User Experience
10.2020
How Design Thinking and Design Sprints enhance the innovation process for our clients
Design Thinking & Design Sprints
Often used merely as a buzzword, Design Thinking has long evolved into a full-fledged organizational philosophy. It enables teams to create the right products or services for the right user groups – always keeping users at the center of every step, method, and action.
How do we approach this? As one of many methods within the Design Thinking process, Allround Team conducts Design Sprints with clients from a wide range of industries – on‑site or fully remote. Originally developed by Jake Knapp at Google Ventures, the methodology pursues an ambitious goal: to evaluate the potential success of a product early on — without lengthy and costly development cycles.
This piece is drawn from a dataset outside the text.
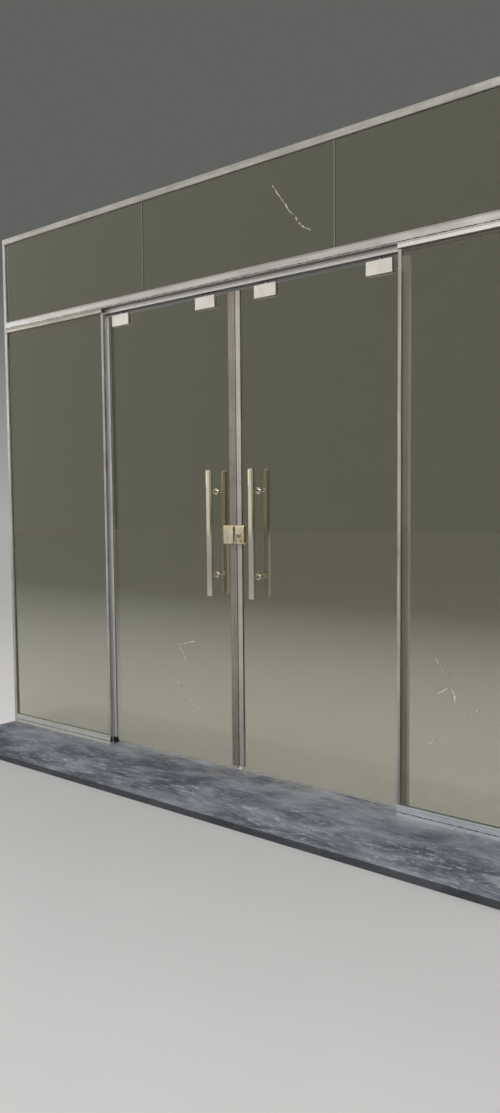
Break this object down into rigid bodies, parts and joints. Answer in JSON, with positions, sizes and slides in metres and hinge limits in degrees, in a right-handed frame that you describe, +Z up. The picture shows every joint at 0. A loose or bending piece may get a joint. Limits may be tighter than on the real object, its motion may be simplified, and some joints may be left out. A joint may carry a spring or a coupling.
{
  "type": "glass facade",
  "caption": "frameless glass shop front with fixed side panels, a glass transom, a header rail with roller track and parting top-hung sliding doors with bar handles and a key lock",
  "frame": {"origin": "middle of the front's width, on the plane of the fixed glass, at the underside of the stone threshold", "axes": "+X along the front to the right as seen from outdoors, +Y indoors, +Z up"},
  "size_m": [3.38, 0.589, 2.864],
  "materials": {
    "dark_stone": "honed, dusty",
    "polished_aluminium": "polished",
    "satin_aluminium": "satin",
    "stile_aluminium": "satin",
    "clear_glass": "polished",
    "clear_silicone": "glossy",
    "black_rubber": "matte",
    "brush_pile": "brush",
    "black_nylon": "matte",
    "zinc_steel": "zinc plated",
    "wheel_steel": "turned",
    "satin_stainless": "satin",
    "polished_stainless": "polished",
    "plated_case": "plated",
    "brass": "turned",
    "nickel_key": "nickel plated"
  },
  "bodies": {
    "frame": {"stone_threshold": "dark_stone", "header_rail": "polished_aluminium", "bottom_channel_left": "polished_aluminium", "bottom_channel_right": "polished_aluminium", "fixed_top_channel_left": "polished_aluminium", "fixed_top_channel_right": "polished_aluminium", "head_channel": "satin_aluminium", "wall_channel_left": "satin_aluminium", "wall_channel_right": "satin_aluminium", "edge_profiles": "satin_aluminium", "transom_glass_left": "clear_glass", "transom_glass_middle": "clear_glass", "transom_glass_right": "clear_glass", "fixed_glass_left": "clear_glass", "fixed_glass_right": "clear_glass", "transom_joint_seals": "clear_silicone", "glazing_gaskets": "clear_silicone", "setting_blocks": "black_rubber", "track_stops": "black_rubber", "fixed_edge_seals": "brush_pile", "floor_guides": "black_nylon", "frame_screws": "zinc_steel", "header_brackets": "zinc_steel"},
    "door_left": {"door_glass_left": "clear_glass", "lead_stile_left": "stile_aluminium", "trail_stile_left": "stile_aluminium", "clamp_fronts_left": "satin_stainless", "clamp_backs_left": "satin_stainless", "clamp_pads_left": "black_rubber", "clamp_screws_left": "satin_stainless", "hanger_bolts_left": "zinc_steel", "carriages_left": "zinc_steel", "pull_outer_left": "polished_stainless", "pull_inner_left": "polished_stainless", "meeting_seal": "black_rubber", "keeper_case": "plated_case"},
    "door_right": {"door_glass_right": "clear_glass", "lead_stile_right": "stile_aluminium", "trail_stile_right": "stile_aluminium", "clamp_fronts_right": "satin_stainless", "clamp_backs_right": "satin_stainless", "clamp_pads_right": "black_rubber", "clamp_screws_right": "satin_stainless", "hanger_bolts_right": "zinc_steel", "carriages_right": "zinc_steel", "pull_outer_right": "polished_stainless", "pull_inner_right": "polished_stainless", "lock_case": "plated_case"},
    "key_and_plug": {"lock_plug": "brass", "key": "nickel_key", "lock_hook": "nickel_key"},
    "hanging_key": {"key_bunch": "nickel_key"},
    "wheels_left_1": {"wheel_set_left_1": "wheel_steel"},
    "wheels_left_2": {"wheel_set_left_2": "wheel_steel"},
    "wheels_left_3": {"wheel_set_left_3": "wheel_steel"},
    "wheels_left_4": {"wheel_set_left_4": "wheel_steel"},
    "wheels_right_1": {"wheel_set_right_1": "wheel_steel"},
    "wheels_right_2": {"wheel_set_right_2": "wheel_steel"},
    "wheels_right_3": {"wheel_set_right_3": "wheel_steel"},
    "wheels_right_4": {"wheel_set_right_4": "wheel_steel"}
  },
  "joints": [
    {"name": "door_left_slide", "type": "slide", "parent": "frame", "child": "door_left", "axis": [-1, 0, 0], "range_m": [0, 0.69]},
    {"name": "door_right_slide", "type": "slide", "parent": "frame", "child": "door_right", "axis": [1, 0, 0], "range_m": [0, 0.69]},
    {"name": "wheels_left_1_spin", "type": "hinge", "parent": "door_left", "child": "wheels_left_1", "pos_m": [-0.143, 0.037, 2.3478], "axis": [0, 1, 0], "continuous": true},
    {"name": "wheels_left_2_spin", "type": "hinge", "parent": "door_left", "child": "wheels_left_2", "pos_m": [-0.213, 0.037, 2.3478], "axis": [0, 1, 0], "continuous": true},
    {"name": "wheels_left_3_spin", "type": "hinge", "parent": "door_left", "child": "wheels_left_3", "pos_m": [-0.722, 0.037, 2.3478], "axis": [0, 1, 0], "continuous": true},
    {"name": "wheels_left_4_spin", "type": "hinge", "parent": "door_left", "child": "wheels_left_4", "pos_m": [-0.792, 0.037, 2.3478], "axis": [0, 1, 0], "continuous": true},
    {"name": "wheels_right_1_spin", "type": "hinge", "parent": "door_right", "child": "wheels_right_1", "pos_m": [0.143, 0.037, 2.3478], "axis": [0, 1, 0], "continuous": true},
    {"name": "wheels_right_2_spin", "type": "hinge", "parent": "door_right", "child": "wheels_right_2", "pos_m": [0.213, 0.037, 2.3478], "axis": [0, 1, 0], "continuous": true},
    {"name": "wheels_right_3_spin", "type": "hinge", "parent": "door_right", "child": "wheels_right_3", "pos_m": [0.722, 0.037, 2.3478], "axis": [0, 1, 0], "continuous": true},
    {"name": "wheels_right_4_spin", "type": "hinge", "parent": "door_right", "child": "wheels_right_4", "pos_m": [0.792, 0.037, 2.3478], "axis": [0, 1, 0], "continuous": true},
    {"name": "key_turn", "type": "hinge", "parent": "door_right", "child": "key_and_plug", "pos_m": [0.029, 0, 1.174], "axis": [0, -1, 0], "range_deg": [0, 60]},
    {"name": "hanging_key_swing", "type": "hinge", "parent": "key_and_plug", "child": "hanging_key", "pos_m": [0.029, -0.0214, 1.1635], "axis": [0, 1, 0], "range_deg": [-60, 60]}
  ],
  "couplings": [
    {"joint": "wheels_left_1_spin", "follows": "door_left_slide", "rad_per_m": -71.429},
    {"joint": "wheels_left_2_spin", "follows": "door_left_slide", "rad_per_m": -71.429},
    {"joint": "wheels_left_3_spin", "follows": "door_left_slide", "rad_per_m": -71.429},
    {"joint": "wheels_left_4_spin", "follows": "door_left_slide", "rad_per_m": -71.429},
    {"joint": "wheels_right_1_spin", "follows": "door_right_slide", "rad_per_m": 71.429},
    {"joint": "wheels_right_2_spin", "follows": "door_right_slide", "rad_per_m": 71.429},
    {"joint": "wheels_right_3_spin", "follows": "door_right_slide", "rad_per_m": 71.429},
    {"joint": "wheels_right_4_spin", "follows": "door_right_slide", "rad_per_m": 71.429}
  ]
}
When developing the method, Knapp set out to find an efficient way to shorten product development cycles, generate user feedback quickly, and give decision‑makers the ability to assess the potential success of a product or service early on. The result was a working concept that was first applied within Google Ventures – and soon adopted by leading companies around the world as a powerful tool in their innovation processes. True to the spirit of “Design Doing,” the sprint process continues to evolve and adapt over time.
A traditional Design Sprint is a workshop format in which an interdisciplinary team from across an organization tackles a challenge together over the course of five intensive days. The outcome is not merely a conceptual direction for a potential product – it is a tested first prototype that generates valuable user feedback.
The prototypes created during a Design Sprint are not intended to function as MVPs showcasing the full feature set. Instead, they serve a directional purpose: giving users a quick, tangible impression of the potential product and enabling meaningful insights. After two days of workshop activities and subsequent prototyping, the sprint culminates in a day of user testing, during which the concept is validated and concrete next steps for product development can be derived.
The Design Sprint relies on working principles specifically crafted for high‑intensity innovation processes – sprints in the truest sense of the word. The entire process is divided into short time windows; each step has a strict time limit, reinforced by a timer in the room (or, in COVID‑19 times, the virtual workspace). To avoid the classic pitfalls of traditional meetings – the “enemy” of innovation – endless discussions are replaced by the “together‑alone” principle: everyone works simultaneously, but individually, on the same task. All results are made visible in the room as physical artifacts, ensuring that nothing remains abstract or open to interpretation (principle: “Tangible Beats Discussion”). Decision‑making is simplified, structured, and visualized through the “Note‑Stick‑Vote” method.
As a process designed to move from problem definition to real user feedback in the shortest possible time, the Design Sprint enables us to guide our clients step by step toward successful product development – structured, focused, and insight‑driven.